Rep. Frank Pallone, Jr., who chairs the Energy and Commerce Committee, said the settlement “does not come close to making consumers whole” and further underscores the limitations of the FTC’s enforcement abilities. “It also shows that we need a comprehensive data privacy and security law to ensure companies are designing their systems to protect consumer privacy for the start, minimizing the personal information they keep, and are held appropriately accountable if they fail.”
Rep. Greg Walden, the committee’s ranking member, called the settlement a “step forward” toward ensuring Americans affected by the breach could “recover and protect themselves.” His remarks stopped short of pressing for additional legislative action, calling instead on companies to “reexamine their security practices to make sure this type of avoidable event does not happen again.”
Rep. Anna Eshoo said the settlement “barely scratches the surface” with regards to compensating those impacted. “Data privacy will be the defining consumer protection issue of the 21st Century,” she said, adding that Congress should immediately pass “new laws backed with strong enforcement to safeguard every American’s information online.”
Sen. Edward Markey, who sits on the Commerce, Science and Transportation Committee, called the settlement “far from an adequate solution.” For years, he said, Equifax played “fast and loose” with the enormous amount of data it collected on Americans. “[W]e have to do much more to stop the next breach before it happens,” he said.
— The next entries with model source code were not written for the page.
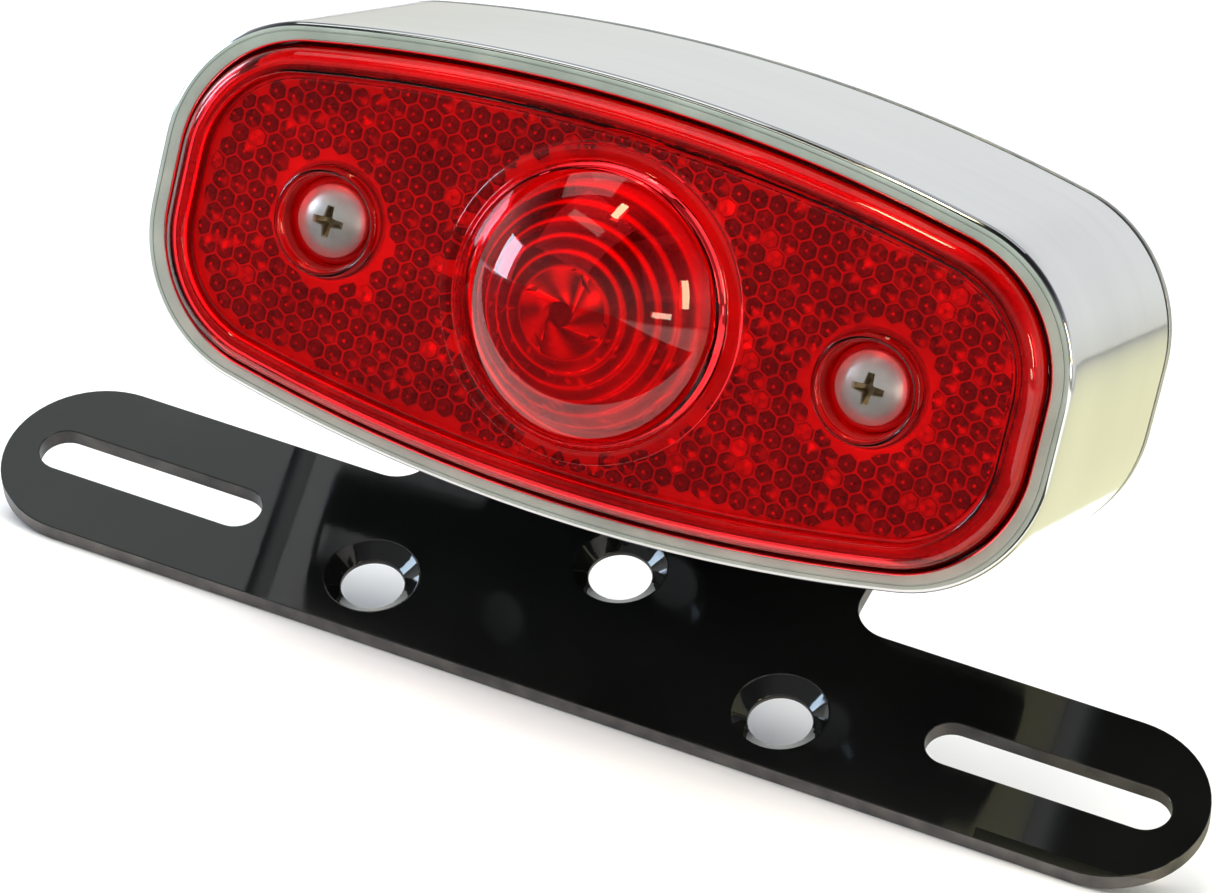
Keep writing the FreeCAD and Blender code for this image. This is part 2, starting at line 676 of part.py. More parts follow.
def bend_start():
    """How far up the plate's front face the bend begins."""
    up, front = plate_up()
    face_y = TAB_FRONT - BEND_RADIUS * (1 + front.y)
    return (face_y - PLATE_REF_Y) / up.y


def slot_void(side):
    inner = side * SLOT_INNER_U
    outer = side * SLOT_OUTER_U
    low, high = min(inner, outer), max(inner, outer)
    void = Part.makeBox(high - low, 2 * SLOT_RADIUS, PLATE_THICKNESS + 2,
                        V(low, PLATE_MID_V - SLOT_RADIUS, -PLATE_THICKNESS - 1))
    for u in (low, high):
        void = void.fuse(flat_disc(SLOT_RADIUS, u, PLATE_MID_V, 1))
    return void


def fixing_void(u, v):
    """Through hole with a countersink in the front face."""
    cone = Part.makeCone(FIXING_RADIUS, COUNTERSINK_RADIUS, COUNTERSINK_DEPTH, V(u, v, -COUNTERSINK_DEPTH))
    lip = Part.makeCylinder(COUNTERSINK_RADIUS, 1, V(u, v, 0))
    return flat_disc(FIXING_RADIUS, u, v, 1).fuse(cone).fuse(lip)


def flat_plate():
    """The leaning plate in its own frame: two slotted arms, three fixing holes and the tab's root."""
    low = PLATE_MID_V - PLATE_HALF_WIDTH
    high = PLATE_MID_V + PLATE_HALF_WIDTH
    plate = flat_box(-PLATE_END_U, PLATE_END_U, low, high)
    for side in (-1, 1):
        plate = plate.fuse(flat_disc(PLATE_HALF_WIDTH, side * PLATE_END_U, PLATE_MID_V))
    plate = plate.fuse(flat_box(-TAB_HALF_WIDTH, TAB_HALF_WIDTH, PLATE_MID_V, bend_start()))
    for side in (-1, 1):
        inner = side * TAB_HALF_WIDTH
        outer = side * (TAB_HALF_WIDTH + TAB_FILLET)
        web = flat_box(min(inner, outer), max(inner, outer), high - 0.5, high + TAB_FILLET)
        plate = plate.fuse(web.cut(flat_disc(TAB_FILLET, outer, high + TAB_FILLET, 1)))
        plate = plate.cut(slot_void(side))
    for u, v in FIXING_HOLES:
        plate = plate.cut(fixing_void(u, v))
    return plate.removeSplitter()


def bend_and_tab():
    """The bend and the upright tab behind the light, as one section drawn out along X."""
    up, front = plate_up()
    start = V(0, PLATE_REF_Y, PLATE_REF_Z) + up * bend_start()
    centre = start + front * BEND_RADIUS
    outer_radius = BEND_RADIUS + PLATE_THICKNESS
    half_turn = math.radians((90 - PLATE_TILT) / 2)
    middle = V(0, math.cos(half_turn), -math.sin(half_turn))
    inner_start = start
    outer_start = start - front * PLATE_THICKNESS
    inner_end = centre + V(0, BEND_RADIUS, 0)
    outer_end = centre + V(0, outer_radius, 0)
    inner_top = V(0, inner_end.y, TAB_TOP)
    outer_top = V(0, outer_end.y, TAB_TOP)
    edges = [arc(inner_start, centre + middle * BEND_RADIUS, inner_end), line(inner_end, inner_top),
             line(inner_top, outer_top), line(outer_top, outer_end),
             arc(outer_end, centre + middle * outer_radius, outer_start), line(outer_start, inner_start)]
    for edge in edges:
        edge.translate(V(-TAB_HALF_WIDTH, 0, 0))
    tab = Part.Face(wire_of(edges)).extrude(V(2 * TAB_HALF_WIDTH, 0, 0))
    corners = []
    for edge in tab.Edges:
        box = edge.BoundBox
        upright = abs(box.XLength) < 1e-6 and abs(box.ZLength) < 1e-6
        if upright and abs(box.ZMin - TAB_TOP) < 1e-4:
            corners.append(edge)
    tab = tab.makeFillet(TAB_CORNER, corners)
    tab = tab.cut(rod(TAB_HOLE_RADIUS, TAB_FRONT - 1, 1))
    for side in (-1, 1):
        tab = tab.cut(rod(STUD_HOLE_RADIUS, TAB_FRONT - 1, 1, side * STUD_SPACING / 2))
    return tab


def number_plate_bracket():
    plate = flat_plate()
    plate.rotate(V(0, 0, 0), V(1, 0, 0), PLATE_TILT)
    plate.translate(V(0, PLATE_REF_Y, PLATE_REF_Z))
    return plate.fuse(bend_and_tab()).removeSplitter()


def main():
    os.makedirs("parts", exist_ok=True)
    save("housing", housing())
    save("plate_window", plate_window())
    save("housing_gasket", housing_gasket())
    save("back_plate", back_plate())
    save("lens", lens())
    save("lens_gasket", lens_gasket())
    save("lens_screws", pair(lens_screw, WELL_SPACING))
    save("lens_posts", pair(lens_post, WELL_SPACING))
    save("socket_shell", socket_shell())
    save("socket_flange", socket_flange())
    save("socket_rivets", pair(socket_rivet, 2 * RIVET_CIRCLE))
    save("socket_rear_plug", socket_rear_plug())
    save("contact_carrier", contact_carrier())
    save("carrier_contacts", pair(carrier_contact, 2 * CONTACT_OFFSET))
    save("contact_spring", contact_spring())
    save("bulb_base", bulb_base())
    save("bulb_pins", bulb_pins())
    save("bulb_base_insulator", bulb_base_insulator())
    save("bulb_contacts", pair(bulb_contact, 2 * CONTACT_OFFSET))
    save("bulb_glass", bulb_glass())
    save("bulb_stem", bulb_stem())
    save("bulb_filaments", bulb_filaments())
    save("bulb_support_wires", bulb_support_wires())
    save("mounting_studs", pair(mounting_stud, STUD_SPACING))
    save("flat_washers", pair(flat_washer, STUD_SPACING))
    save("lock_washers", pair(lock_washer, STUD_SPACING))
    save("stud_nuts", pair(stud_nut, STUD_SPACING))
    save("number_plate_bracket", number_plate_bracket())


main()
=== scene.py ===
import math

import bmesh
import bpy
import numpy as np
from mathutils import Matrix, Vector
from mathutils.geometry import delaunay_2d_cdt


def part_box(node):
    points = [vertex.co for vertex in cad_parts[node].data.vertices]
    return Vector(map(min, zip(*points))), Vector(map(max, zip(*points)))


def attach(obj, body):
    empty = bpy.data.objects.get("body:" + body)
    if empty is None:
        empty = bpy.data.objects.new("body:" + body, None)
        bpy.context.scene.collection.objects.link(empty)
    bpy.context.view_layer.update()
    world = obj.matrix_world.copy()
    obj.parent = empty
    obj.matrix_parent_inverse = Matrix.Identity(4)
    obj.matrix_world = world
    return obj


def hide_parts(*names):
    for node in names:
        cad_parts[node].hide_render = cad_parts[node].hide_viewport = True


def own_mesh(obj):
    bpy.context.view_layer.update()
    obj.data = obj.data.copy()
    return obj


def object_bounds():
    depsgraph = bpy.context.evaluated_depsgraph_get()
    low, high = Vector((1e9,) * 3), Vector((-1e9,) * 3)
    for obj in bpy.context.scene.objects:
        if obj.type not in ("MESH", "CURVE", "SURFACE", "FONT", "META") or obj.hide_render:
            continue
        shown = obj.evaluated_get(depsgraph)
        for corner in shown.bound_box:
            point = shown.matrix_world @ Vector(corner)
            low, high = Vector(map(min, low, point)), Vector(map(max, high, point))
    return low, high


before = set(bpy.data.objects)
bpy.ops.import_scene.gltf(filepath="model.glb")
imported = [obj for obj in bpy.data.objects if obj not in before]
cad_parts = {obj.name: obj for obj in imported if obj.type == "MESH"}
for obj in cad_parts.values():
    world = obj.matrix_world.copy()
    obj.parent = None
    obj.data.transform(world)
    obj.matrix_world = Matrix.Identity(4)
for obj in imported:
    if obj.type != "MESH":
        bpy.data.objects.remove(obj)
cad_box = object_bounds()

MM = 0.001
LAMP = "lamp_body"

# --- camera ----------------------------------------------------------------------------

camera_data = bpy.data.cameras.new("camera")
camera_data.sensor_width = 36.0
camera_data.lens = 155.1
camera_data.clip_start = 0.01
camera = bpy.data.objects.new("camera", camera_data)
bpy.context.collection.objects.link(camera)
aim = Matrix.Translation((0.0062, -0.0474, -0.0161))
turn = Matrix.Rotation(math.radians(18.82), 4, "Z") @ Matrix.Rotation(math.radians(76.73), 4, "X")
roll = Matrix.Rotation(math.radians(13.24), 4, "Z")
camera.matrix_world = aim @ turn @ roll @ Matrix.Translation((0.0, 0.0, 0.6314))
bpy.context.scene.camera = camera
bpy.context.scene.view_settings.view_transform = "Standard"

# --- the CAD's sizes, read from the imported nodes, in millimetres -------------------------


def spans(node):
    """A node's extent along X, Y and Z."""
    low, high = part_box(node)
    return [(a / MM, b / MM) for a, b in zip(low, high)]


housing_x, housing_y, housing_z = spans("housing")
lens_x, lens_y, lens_z = spans("lens")
screw_x, screw_y, screw_z = spans("lens_screws")

# Half width, half height, then the radii of the long arcs, the end arcs and the corners.
HOUSING = (housing_x[1], housing_z[1], 224.7, 522.0, 18.93)
LENS = (lens_x[1], lens_z[1], 222.5, 798.0, 16.90)
RIM_Y, SHELL_REAR_Y = housing_y
LENS_Y = RIM_Y + 0.56
LENS_REAR_Y = lens_y[1]
PANEL_Y = LENS_Y - 1.7
PANEL_BACK_Y = PANEL_Y + 1.3
BEAD_Y = LENS_Y - 3.2
APEX_Y = lens_y[0]
HEAD_RADIUS = (screw_z[1] - screw_z[0]) / 2
WELL_X = screw_x[1] - HEAD_RADIUS
WELL_FLOOR_Y = PANEL_Y + 3.0
HEAD_EDGE = 1.1
HEAD_TOP_Y = screw_y[0]
HEAD_CROWN = WELL_FLOOR_Y - HEAD_EDGE - HEAD_TOP_Y
HEAD_BALL = (HEAD_RADIUS ** 2 + HEAD_CROWN ** 2) / (2 * HEAD_CROWN)
CORE_Y = PANEL_Y + 1.95
CORE_BACK_Y = PANEL_Y + 2.8
DOME_FOOT_Y = PANEL_Y - 0.9
DOME_EDGE = 17.8
DOME_BALL = (DOME_EDGE ** 2 + (DOME_FOOT_Y - APEX_Y) ** 2) / (2 * (DOME_FOOT_Y - APEX_Y))
DOME_CENTRE_Y = APEX_Y + DOME_BALL
SKIN_THICKNESS = 1.2
PANEL_INSET, PANEL_BACK_INSET = 4.7, 4.0
DOME_HOLE, DOME_BACK_HOLE, WELL_HOLE = 20.05, 16.5, 7.45
RING_PITCH = 1.8
RING_DEPTH = 2.4  # of the stepped rings and the swirl, under the dome's surface
CORE_HOLLOW_DEPTH = 4.0
CORE_INSET = 3.9
CORE_HOLE, CORE_BACK_HOLE = 15.6, 14.2
CUP_RADIUS = 7.6
CELL_PITCH_X, CELL_PITCH_Z = 2.45, 2.12
CELL_SIDES = 12
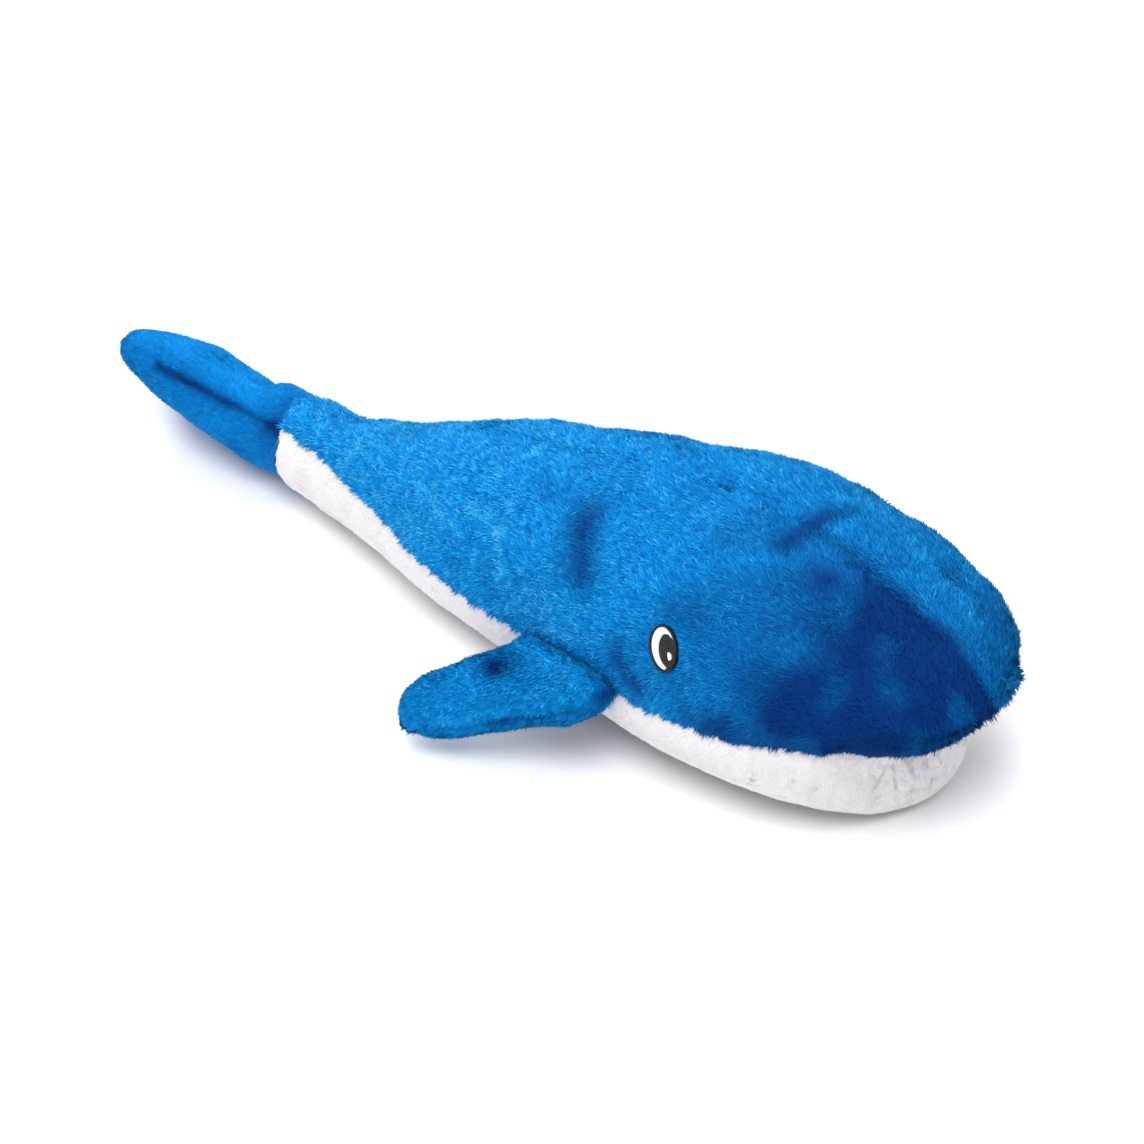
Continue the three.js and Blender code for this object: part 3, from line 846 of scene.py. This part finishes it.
def on_eye(side):
    """A map from an eye's own plane on to the body: the height of the body's surface over the
    plane is a fitted quadratic."""
    axes, middle = eye_frame(side)
    place, angle = eye_spot(side)
    places, angles = np.meshgrid(
        place + np.linspace(-patch_places, patch_places, patch_samples),
        angle + np.linspace(-patch_angles, patch_angles, patch_samples))
    near = (body_surface(places.ravel(), angles.ravel()) - middle) @ axes.T / MM

    def terms(u, v):
        return np.stack([u * u, u * v, v * v, u, v, np.ones_like(u)], -1)

    fit = np.linalg.lstsq(terms(near[:, 0], near[:, 1]), near[:, 2], rcond=None)[0]

    def placed(u, v, height):
        """The place of a spot of the eye's plane at a height over the body's surface."""
        z = terms(u, v) @ fit + height
        return middle + np.stack([u, v, z], -1) * MM @ axes

    return placed


def ray_reach(oval, origin, turn):
    """How far a ray from the middle of one oval runs to the edge of another round it: the greater
    root of the quadratic that puts its end on that edge."""
    dx, dy = np.cos(turn) / oval.half_width, np.sin(turn) / oval.half_height
    ox = (origin.forward - oval.forward) / oval.half_width
    oy = (origin.rise - oval.rise) / oval.half_height
    a, b, c = dx * dx + dy * dy, ox * dx + oy * dy, ox * ox + oy * oy - 1
    return (-b + np.sqrt(np.maximum(b * b - a * c, 0))) / a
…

Markey added that he intends to reintroduce legislation announced in the aftermath of the Equifax breach, the Data Broker Accountability and Transparency Act, which would compel data brokers to develop rigorous data security procedures and allow consumers to prevent them from using, sharing, or selling their personal information.
Sen. Mark Warner, a leading sponsor of another bill, the Data Breach Prevention and Security Act—a proposed law that would impose mandatory penalties on credit bureaus that negligently handle consumer data—said that while he was pleased Equifax’s victims now have a recourse to get compensation, “we need structural reforms and increased oversight of credit reporting agencies in order to make sure that this never happens again.”
“Americans don’t choose to have companies like Equifax collecting their data,” he said, “by the nature of their business models, credit bureaus collect your personal information whether you want them to or not.”